■ **Written exercise**: For the listing below, give the number of lines in which "imported" occurs. Add nothing.

------------------------

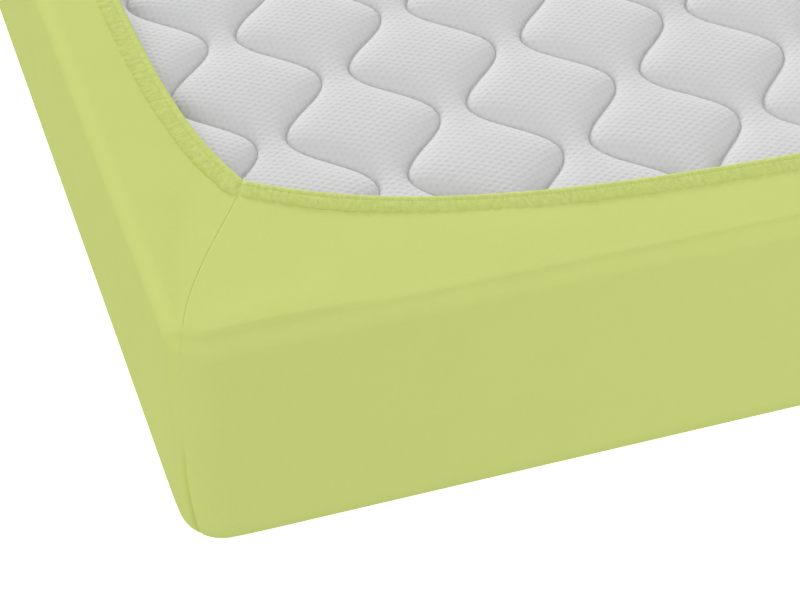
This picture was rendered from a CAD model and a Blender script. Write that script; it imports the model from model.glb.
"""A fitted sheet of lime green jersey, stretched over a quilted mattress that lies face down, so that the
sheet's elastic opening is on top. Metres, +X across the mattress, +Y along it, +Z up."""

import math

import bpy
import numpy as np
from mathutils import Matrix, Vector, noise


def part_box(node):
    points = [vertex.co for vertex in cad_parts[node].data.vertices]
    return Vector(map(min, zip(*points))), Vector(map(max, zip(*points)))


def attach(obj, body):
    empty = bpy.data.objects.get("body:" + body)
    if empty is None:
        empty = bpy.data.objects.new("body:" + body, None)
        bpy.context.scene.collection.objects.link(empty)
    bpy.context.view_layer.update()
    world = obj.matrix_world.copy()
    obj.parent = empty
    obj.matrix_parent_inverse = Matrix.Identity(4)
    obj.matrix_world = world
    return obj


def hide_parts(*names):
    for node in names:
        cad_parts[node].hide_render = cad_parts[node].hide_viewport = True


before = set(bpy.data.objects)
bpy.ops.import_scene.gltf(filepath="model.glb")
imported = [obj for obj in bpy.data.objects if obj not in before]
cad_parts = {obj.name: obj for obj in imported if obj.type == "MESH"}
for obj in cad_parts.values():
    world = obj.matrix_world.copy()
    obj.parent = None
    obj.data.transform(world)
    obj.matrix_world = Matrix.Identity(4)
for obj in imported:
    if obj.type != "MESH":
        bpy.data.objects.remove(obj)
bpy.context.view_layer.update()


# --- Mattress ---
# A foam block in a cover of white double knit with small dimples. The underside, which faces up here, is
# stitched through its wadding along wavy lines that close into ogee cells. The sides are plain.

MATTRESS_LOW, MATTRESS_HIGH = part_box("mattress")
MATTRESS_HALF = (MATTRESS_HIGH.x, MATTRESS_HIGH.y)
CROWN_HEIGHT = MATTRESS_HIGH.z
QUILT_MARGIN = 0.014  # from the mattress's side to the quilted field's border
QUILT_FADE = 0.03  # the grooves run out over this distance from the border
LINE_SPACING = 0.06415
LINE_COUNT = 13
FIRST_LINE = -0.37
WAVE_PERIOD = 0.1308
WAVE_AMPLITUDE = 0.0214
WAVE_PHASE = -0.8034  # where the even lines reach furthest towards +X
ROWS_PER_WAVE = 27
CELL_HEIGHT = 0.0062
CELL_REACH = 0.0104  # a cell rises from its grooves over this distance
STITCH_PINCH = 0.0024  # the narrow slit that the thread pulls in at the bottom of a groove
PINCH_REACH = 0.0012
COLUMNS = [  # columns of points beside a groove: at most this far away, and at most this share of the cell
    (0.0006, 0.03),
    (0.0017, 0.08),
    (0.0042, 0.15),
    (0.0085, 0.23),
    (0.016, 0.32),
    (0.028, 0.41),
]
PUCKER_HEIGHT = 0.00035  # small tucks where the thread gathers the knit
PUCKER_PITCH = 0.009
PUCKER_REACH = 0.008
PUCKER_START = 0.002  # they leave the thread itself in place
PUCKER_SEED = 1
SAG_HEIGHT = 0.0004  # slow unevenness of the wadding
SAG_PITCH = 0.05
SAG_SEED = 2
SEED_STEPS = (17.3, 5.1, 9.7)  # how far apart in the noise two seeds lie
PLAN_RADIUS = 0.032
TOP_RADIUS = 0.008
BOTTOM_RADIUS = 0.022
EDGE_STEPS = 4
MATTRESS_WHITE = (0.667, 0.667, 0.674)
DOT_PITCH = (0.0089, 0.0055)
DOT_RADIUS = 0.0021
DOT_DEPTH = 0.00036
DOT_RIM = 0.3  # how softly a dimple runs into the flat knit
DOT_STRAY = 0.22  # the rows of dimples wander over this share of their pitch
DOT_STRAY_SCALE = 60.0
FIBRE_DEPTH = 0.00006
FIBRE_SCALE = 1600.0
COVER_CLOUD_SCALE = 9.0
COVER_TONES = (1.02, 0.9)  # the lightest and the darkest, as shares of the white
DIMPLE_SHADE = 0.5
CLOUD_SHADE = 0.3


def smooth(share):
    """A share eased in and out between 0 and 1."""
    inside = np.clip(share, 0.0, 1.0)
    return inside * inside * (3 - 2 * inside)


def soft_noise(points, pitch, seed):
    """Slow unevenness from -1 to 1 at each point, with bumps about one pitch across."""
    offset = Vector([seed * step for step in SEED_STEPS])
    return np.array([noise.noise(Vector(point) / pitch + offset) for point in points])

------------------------

■ **Solution**: 3